— Begin Data extract —

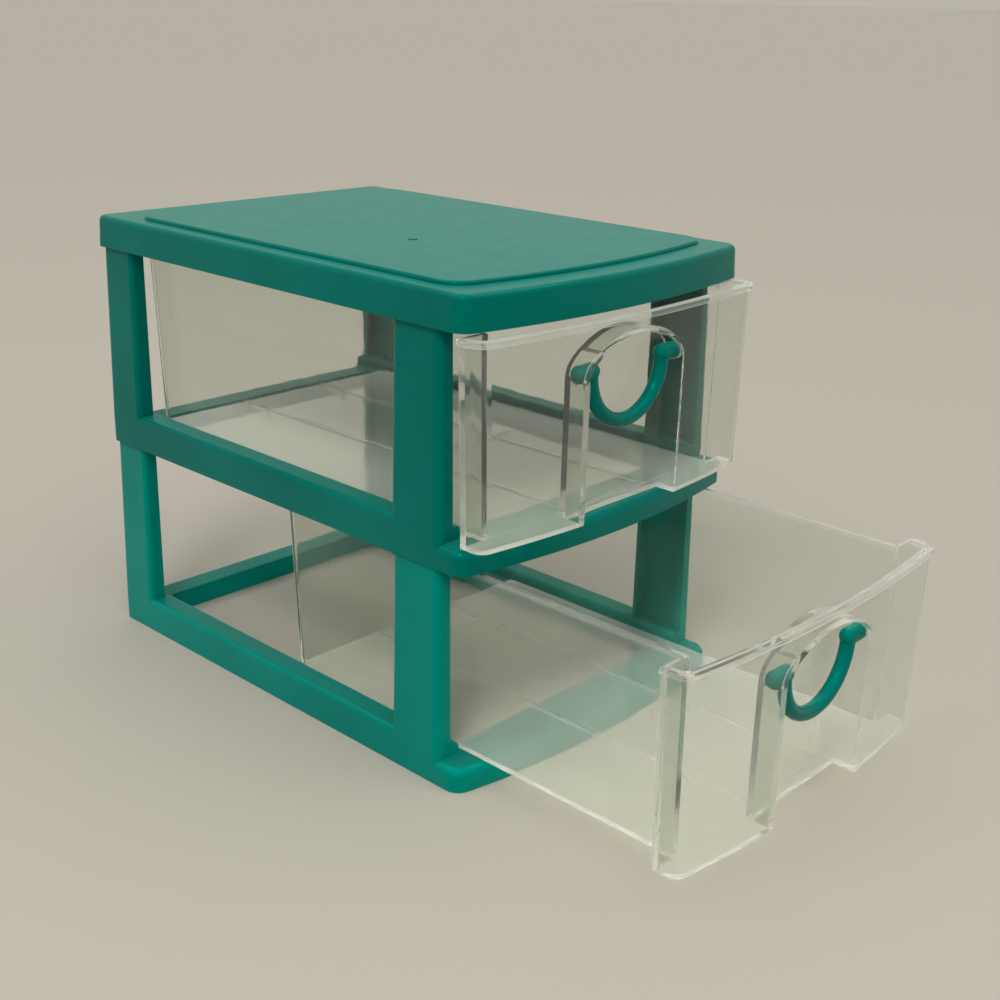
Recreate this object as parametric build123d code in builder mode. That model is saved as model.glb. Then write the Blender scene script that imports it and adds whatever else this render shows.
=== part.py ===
from build123d import *
import os

os.makedirs("parts", exist_ok=True)

# Two stacked tier frames under a cover, a clear drawer in each, and a swinging handle on each drawer.
# X runs across the front, the drawers open toward -Y, and Z = 0 is the table.

# Plan of the rings and the cover
width = 140.0
depth = 197.0
front_bow = 7.5
front_corner_radius = 6.0
rear_corner_radius = 3.5
shell = 1.6

# Ring of one tier frame
rail_height = 13.0
side_rail_width = 13.0
flange_width = 10.0
rear_rail_width = 12.0
front_rail_width = 12.5
ledge_height = 8.5
rail_edge_radius = 2.0
ledge_edge_radius = 3.0
opening_corner_radius = 4.0

# Posts of one tier frame
tier_pitch = 77.5
plug_height = 9.8
plug_clearance = 0.2
post_setback = 9.0
post_lean = 1.0
front_post_length = 22.6
rear_post_length = 20.5
front_return = 6.2
window_return = 8.0
rear_return = 6.5
post_wall = 1.6
post_corner_radius = 3.0
post_edge_radius = 2.0

# Cover
cover_thickness = 1.8
cover_edge_radius = 2.0
skirt_flare = 0.6
panel_rise = 1.4
panel_side_border = 6.5
panel_front_border = 10.5
panel_rear_border = 16.0
panel_bow = 7.5
panel_corner_radius = 10.0
panel_edge_radius = 1.0
gate_radius = 1.6
gate_height = 0.3
gate_x = -20.0
gate_y = -24.0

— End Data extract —

→ Task instructions
What is needed is an exact copy of the lines from the start of the listing through the line where "shell = 1.6" sits, please, both end lines included and nothing more.

→ Reply to the exercise
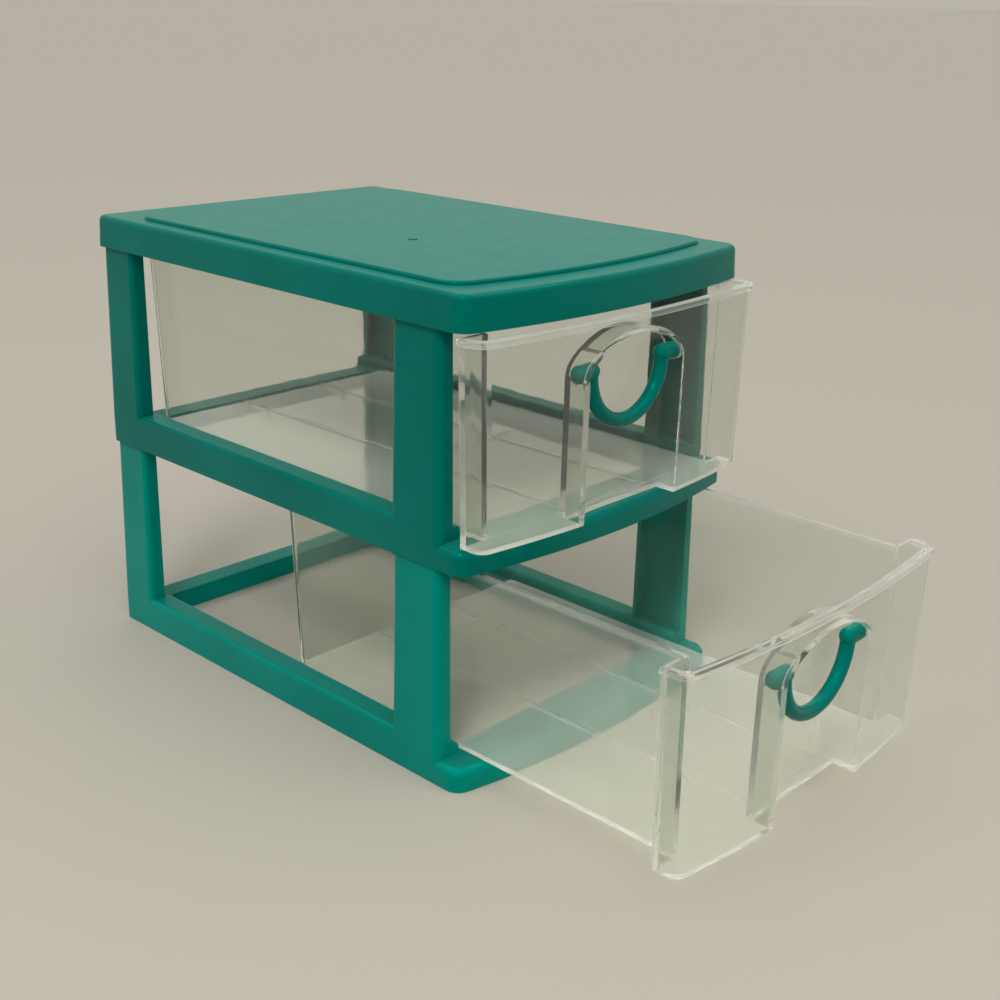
Recreate this object as parametric build123d code in builder mode. That model is saved as model.glb. Then write the Blender scene script that imports it and adds whatever else this render shows.
=== part.py ===
from build123d import *
import os

os.makedirs("parts", exist_ok=True)

# Two stacked tier frames under a cover, a clear drawer in each, and a swinging handle on each drawer.
# X runs across the front, the drawers open toward -Y, and Z = 0 is the table.

# Plan of the rings and the cover
width = 140.0
depth = 197.0
front_bow = 7.5
front_corner_radius = 6.0
rear_corner_radius = 3.5
shell = 1.6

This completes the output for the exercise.